SEPTA Police to target "every criminal code on the books" after violent incidents involving buses

PHILADELPHIA (CBS) - The SEPTA Transit Police chief claimed his department will target "every criminal code on the books" after after multiple fatal shootings involving SEPTA buses this week in Philadelphia.

During a joint press conference with Philadelphia police Wednesday morning, SEPTA Transit Police Chief Charles Lawson expressed frustration about recent crime but said he's confident in the steps his department is taking. Lawson said data across criminal categories involving SEPTA buses is down except for gun violence. He added he plans to hire 40 additional SEPTA police officers by the end of the year.

"We use every legal means at our disposal to target illegal gun possession on SEPTA," Lawson said during the event at SEPTA headquarters. "We're going to target individuals concealing their identity. We're going to target fare evasion. We're going to target open drug use. We're going to target every criminal code on the books."

Lawson said the department plans to perform pat-downs when legal. 

Hours later, around 3 p.m. Wednesday, eight teens were shot near a SEPTA bus station in Northeast Philadelphia, at Rising Sun and Cottman avenues. It was the third violent incident on SEPTA this week.

SEPTA Transit Police are reviewing video from that area and assisting Philly police in the investigation. SEPTA said a Route 18 bus and Route 67 bus were struck by multiple gunshots. According to SEPTA, no one on the bus was struck.

Philly police said they will be releasing video from Tuesday's incident on the Route 79 bus on the 1300 block of Snyder Avenue in South Philadelphia that left 37-year-old Carmelo Drayton dead.

Police said the bus was at the intersection of Broad Street and Snyder Avenue when the shooting occurred.
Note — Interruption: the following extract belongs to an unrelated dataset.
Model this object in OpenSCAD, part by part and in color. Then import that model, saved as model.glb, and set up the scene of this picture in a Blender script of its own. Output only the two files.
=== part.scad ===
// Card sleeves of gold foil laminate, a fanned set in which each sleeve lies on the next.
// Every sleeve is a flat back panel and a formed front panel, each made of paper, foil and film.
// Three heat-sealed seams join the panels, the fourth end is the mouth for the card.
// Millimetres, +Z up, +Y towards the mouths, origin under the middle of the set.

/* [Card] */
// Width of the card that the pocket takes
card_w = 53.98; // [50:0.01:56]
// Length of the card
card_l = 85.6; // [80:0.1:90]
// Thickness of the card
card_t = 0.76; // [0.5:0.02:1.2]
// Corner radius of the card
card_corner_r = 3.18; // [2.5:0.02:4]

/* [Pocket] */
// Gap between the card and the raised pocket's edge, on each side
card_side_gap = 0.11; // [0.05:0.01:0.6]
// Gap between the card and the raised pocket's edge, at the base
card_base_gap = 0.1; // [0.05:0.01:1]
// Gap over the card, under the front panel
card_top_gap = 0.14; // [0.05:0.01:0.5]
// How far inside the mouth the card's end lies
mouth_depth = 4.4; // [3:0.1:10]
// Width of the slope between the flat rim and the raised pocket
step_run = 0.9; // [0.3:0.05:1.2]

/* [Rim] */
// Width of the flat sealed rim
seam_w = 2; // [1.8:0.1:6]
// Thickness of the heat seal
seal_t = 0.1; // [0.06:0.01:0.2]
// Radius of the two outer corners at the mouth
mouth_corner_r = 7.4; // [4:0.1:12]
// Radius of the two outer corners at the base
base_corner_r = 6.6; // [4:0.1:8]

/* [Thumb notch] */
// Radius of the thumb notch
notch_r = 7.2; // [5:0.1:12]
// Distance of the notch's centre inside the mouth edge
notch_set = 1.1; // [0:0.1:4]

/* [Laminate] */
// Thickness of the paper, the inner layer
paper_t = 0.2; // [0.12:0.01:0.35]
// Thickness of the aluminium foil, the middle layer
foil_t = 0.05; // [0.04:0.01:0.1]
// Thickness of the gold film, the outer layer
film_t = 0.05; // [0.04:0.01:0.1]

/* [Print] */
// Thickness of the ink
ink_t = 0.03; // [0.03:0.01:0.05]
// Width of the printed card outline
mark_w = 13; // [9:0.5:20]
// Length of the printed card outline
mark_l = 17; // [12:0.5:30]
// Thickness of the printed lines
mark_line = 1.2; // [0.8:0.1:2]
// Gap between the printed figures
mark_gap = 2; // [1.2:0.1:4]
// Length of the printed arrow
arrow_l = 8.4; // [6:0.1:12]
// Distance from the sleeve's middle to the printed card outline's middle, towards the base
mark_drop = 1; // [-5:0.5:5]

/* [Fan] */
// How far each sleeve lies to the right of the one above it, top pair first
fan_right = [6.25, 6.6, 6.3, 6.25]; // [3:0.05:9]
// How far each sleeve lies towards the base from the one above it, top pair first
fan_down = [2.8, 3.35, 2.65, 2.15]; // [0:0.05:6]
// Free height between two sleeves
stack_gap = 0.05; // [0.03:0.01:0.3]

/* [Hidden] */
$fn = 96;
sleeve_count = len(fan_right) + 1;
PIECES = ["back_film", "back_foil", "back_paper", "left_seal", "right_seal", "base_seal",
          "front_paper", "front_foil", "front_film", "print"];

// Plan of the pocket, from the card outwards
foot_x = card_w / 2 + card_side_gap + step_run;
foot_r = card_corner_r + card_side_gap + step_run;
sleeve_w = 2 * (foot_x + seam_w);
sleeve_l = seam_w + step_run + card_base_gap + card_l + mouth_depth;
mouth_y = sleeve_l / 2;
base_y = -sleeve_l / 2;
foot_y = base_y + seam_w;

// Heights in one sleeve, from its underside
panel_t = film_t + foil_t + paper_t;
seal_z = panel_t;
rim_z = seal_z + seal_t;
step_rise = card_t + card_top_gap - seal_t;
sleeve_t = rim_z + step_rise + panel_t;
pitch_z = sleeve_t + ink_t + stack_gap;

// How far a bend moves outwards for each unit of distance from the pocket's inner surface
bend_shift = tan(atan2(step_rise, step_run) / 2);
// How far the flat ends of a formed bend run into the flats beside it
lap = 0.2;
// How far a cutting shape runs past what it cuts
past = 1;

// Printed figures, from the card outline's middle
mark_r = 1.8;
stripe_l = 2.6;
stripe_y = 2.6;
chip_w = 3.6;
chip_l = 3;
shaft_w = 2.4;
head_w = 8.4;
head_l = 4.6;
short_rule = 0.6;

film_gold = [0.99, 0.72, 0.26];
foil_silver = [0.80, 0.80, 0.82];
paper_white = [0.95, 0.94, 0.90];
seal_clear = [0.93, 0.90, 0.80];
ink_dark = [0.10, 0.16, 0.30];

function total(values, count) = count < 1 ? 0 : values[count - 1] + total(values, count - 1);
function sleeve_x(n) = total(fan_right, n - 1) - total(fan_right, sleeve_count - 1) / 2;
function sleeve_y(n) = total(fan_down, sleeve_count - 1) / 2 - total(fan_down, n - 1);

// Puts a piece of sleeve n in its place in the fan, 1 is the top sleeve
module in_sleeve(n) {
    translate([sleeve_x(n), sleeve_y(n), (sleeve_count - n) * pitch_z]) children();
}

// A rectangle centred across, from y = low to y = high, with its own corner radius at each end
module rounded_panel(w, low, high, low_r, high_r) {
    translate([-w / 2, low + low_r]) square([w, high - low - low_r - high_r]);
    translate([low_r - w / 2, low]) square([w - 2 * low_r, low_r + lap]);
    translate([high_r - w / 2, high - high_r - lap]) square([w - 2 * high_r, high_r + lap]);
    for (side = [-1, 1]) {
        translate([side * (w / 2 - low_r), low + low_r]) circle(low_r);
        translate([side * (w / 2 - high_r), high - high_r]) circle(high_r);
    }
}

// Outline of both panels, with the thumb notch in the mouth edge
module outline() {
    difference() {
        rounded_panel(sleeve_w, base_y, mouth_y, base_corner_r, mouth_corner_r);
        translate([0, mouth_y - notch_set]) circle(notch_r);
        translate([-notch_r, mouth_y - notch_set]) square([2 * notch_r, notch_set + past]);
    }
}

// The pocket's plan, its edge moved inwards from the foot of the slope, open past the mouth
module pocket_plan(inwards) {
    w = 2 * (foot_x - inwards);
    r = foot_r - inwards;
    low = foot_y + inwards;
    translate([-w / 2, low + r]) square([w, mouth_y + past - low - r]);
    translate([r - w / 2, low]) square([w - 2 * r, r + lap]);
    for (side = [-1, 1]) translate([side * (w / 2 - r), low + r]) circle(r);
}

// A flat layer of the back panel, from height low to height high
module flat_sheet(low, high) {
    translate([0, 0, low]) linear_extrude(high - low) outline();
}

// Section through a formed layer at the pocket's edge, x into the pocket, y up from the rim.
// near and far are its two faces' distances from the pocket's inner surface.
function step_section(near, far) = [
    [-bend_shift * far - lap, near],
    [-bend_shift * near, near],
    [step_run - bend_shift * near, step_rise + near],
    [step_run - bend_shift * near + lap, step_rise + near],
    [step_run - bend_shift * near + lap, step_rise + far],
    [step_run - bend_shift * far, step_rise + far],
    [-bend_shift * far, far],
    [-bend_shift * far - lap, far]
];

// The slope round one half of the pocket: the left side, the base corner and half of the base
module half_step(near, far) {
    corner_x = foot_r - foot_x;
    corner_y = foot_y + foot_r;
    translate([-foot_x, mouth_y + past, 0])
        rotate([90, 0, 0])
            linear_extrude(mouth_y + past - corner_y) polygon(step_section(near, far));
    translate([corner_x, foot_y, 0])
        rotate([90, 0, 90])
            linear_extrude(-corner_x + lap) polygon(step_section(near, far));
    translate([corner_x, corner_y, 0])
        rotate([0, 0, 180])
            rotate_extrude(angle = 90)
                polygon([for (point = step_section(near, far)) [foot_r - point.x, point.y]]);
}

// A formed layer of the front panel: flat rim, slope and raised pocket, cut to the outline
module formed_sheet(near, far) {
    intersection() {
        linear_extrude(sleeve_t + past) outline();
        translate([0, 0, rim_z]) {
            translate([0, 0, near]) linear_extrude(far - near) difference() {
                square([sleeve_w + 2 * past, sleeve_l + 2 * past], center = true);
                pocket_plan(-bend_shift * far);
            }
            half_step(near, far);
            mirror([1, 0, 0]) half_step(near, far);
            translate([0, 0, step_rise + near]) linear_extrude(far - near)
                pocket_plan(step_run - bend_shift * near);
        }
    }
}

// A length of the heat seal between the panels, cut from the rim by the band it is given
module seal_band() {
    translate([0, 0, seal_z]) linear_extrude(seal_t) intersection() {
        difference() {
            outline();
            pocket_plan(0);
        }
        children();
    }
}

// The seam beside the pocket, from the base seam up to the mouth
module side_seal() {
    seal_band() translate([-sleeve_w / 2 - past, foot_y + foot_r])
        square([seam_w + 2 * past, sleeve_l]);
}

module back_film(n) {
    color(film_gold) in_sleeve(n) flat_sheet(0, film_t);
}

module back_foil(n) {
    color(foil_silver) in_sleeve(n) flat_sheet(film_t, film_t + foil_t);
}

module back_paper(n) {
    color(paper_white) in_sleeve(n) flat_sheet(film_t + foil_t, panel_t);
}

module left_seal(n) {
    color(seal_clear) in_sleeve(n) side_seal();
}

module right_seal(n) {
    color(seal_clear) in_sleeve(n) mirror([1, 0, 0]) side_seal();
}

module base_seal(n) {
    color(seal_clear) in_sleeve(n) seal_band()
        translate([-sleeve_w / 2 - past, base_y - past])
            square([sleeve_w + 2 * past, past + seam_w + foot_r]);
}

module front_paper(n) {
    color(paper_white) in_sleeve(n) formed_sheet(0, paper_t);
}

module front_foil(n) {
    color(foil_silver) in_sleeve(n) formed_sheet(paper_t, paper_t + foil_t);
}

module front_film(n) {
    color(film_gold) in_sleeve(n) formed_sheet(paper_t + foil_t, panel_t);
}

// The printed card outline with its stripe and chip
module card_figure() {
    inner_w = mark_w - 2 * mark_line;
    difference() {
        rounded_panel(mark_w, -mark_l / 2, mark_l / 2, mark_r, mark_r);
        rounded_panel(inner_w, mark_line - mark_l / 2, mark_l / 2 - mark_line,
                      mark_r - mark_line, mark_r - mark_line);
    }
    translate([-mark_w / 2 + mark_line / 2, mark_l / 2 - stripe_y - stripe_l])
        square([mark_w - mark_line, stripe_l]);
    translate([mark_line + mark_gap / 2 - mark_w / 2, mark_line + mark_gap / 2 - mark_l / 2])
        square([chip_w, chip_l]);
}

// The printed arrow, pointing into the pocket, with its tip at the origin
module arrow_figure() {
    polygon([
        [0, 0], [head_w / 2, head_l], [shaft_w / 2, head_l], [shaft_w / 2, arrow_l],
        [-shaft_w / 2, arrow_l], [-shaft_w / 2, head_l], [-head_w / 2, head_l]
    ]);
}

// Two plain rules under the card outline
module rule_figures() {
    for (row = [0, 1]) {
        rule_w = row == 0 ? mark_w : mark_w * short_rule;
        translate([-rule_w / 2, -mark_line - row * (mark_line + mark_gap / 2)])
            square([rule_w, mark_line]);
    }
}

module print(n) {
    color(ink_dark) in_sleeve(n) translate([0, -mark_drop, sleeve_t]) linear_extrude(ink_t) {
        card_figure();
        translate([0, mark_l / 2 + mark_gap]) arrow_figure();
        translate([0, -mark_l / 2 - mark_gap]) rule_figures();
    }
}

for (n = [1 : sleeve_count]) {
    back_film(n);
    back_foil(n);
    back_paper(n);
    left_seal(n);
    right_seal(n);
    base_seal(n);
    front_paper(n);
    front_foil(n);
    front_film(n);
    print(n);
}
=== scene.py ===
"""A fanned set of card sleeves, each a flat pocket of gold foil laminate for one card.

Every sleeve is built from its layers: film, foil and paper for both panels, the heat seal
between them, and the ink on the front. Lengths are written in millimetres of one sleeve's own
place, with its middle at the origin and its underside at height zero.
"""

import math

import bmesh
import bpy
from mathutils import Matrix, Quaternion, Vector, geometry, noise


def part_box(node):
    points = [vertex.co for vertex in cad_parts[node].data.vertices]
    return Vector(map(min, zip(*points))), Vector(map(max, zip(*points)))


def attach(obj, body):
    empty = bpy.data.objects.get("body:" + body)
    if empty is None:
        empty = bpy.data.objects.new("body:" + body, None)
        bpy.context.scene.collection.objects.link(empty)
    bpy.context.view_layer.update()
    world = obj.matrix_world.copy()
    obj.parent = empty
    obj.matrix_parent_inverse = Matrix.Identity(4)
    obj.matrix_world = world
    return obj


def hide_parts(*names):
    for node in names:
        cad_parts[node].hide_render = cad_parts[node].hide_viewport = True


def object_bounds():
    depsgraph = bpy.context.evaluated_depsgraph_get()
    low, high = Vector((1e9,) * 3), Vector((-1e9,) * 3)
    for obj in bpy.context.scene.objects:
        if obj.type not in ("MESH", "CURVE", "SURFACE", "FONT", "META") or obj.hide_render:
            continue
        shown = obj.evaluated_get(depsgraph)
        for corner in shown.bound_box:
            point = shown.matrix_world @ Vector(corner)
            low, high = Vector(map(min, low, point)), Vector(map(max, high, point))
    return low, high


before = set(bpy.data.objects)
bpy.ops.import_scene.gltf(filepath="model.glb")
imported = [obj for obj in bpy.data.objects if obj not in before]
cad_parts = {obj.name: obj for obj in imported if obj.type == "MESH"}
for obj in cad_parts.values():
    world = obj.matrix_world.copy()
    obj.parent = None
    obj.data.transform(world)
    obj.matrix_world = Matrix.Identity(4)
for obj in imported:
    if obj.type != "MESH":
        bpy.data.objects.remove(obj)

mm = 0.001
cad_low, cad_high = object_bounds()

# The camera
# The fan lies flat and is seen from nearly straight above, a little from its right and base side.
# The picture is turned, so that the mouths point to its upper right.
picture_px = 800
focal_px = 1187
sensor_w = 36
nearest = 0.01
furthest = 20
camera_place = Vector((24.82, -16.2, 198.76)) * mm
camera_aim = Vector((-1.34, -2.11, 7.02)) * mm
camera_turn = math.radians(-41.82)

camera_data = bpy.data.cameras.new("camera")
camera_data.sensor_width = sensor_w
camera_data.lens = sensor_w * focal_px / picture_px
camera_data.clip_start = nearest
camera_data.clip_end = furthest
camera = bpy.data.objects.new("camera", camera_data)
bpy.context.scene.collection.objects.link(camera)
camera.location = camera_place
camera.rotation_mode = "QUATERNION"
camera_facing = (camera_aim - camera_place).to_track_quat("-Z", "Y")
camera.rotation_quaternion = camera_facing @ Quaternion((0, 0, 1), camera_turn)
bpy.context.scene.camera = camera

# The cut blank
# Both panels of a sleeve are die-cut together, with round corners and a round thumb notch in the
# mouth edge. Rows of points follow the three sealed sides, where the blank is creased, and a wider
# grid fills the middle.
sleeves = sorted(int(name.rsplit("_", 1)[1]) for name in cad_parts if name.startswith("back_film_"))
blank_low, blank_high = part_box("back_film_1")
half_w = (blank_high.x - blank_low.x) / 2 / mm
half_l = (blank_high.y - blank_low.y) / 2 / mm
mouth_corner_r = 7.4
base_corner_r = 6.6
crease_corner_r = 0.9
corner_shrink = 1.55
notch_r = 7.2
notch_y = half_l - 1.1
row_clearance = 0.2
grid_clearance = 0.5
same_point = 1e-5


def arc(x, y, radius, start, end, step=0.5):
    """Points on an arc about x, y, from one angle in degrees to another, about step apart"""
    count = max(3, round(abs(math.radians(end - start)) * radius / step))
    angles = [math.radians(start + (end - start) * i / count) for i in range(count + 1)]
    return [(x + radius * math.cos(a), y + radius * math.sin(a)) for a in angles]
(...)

Officers were called to the scene around 6:40 p.m.

SEPTA police address recent gun violence involving buses

SEPTA said the shooter in that incident fled the bus and entered Snyder Station on the Broad Street Line.

On Monday afternoon, five people were shot, one fatally, after police said two people fired into a crowd that was about to board a SEPTA bus near Godfrey and Ogontz Avenues.

Dayemen Taylor, a 17-year-old student at Imhotep Institute Charter High School, was killed in the shooting, and two of his classmates were injured. A 71-year-old woman was struck in the forehead with a bullet but is expected to survive.

And over the weekend, police said a man was killed in the city's Oxford Circle neighborhood after getting into an argument with someone on a SEPTA bus. When the victim got off the bus late Sunday, March 3, he was fatally shot.

SEPTA has access to more than 30,000 cameras around the city, and Lawson said SEPTA relies on that technology to target criminal activity on the nation's sixth largest transportation system. 

Captain Kit Walls oversees the virtual patrol unit, which includes specialists and detectives who monitor the hundreds of thousands of riders on buses and trains each day. 

"Nobody knows that this camera is on," Walls said. "Nobody's alerted that they're being monitored at this time. So whatever happens is happening. And people are not understanding that. We are watching to make sure that you're safe."

Riders also sounded off in late February after two back-to-back violent incidents in train stations.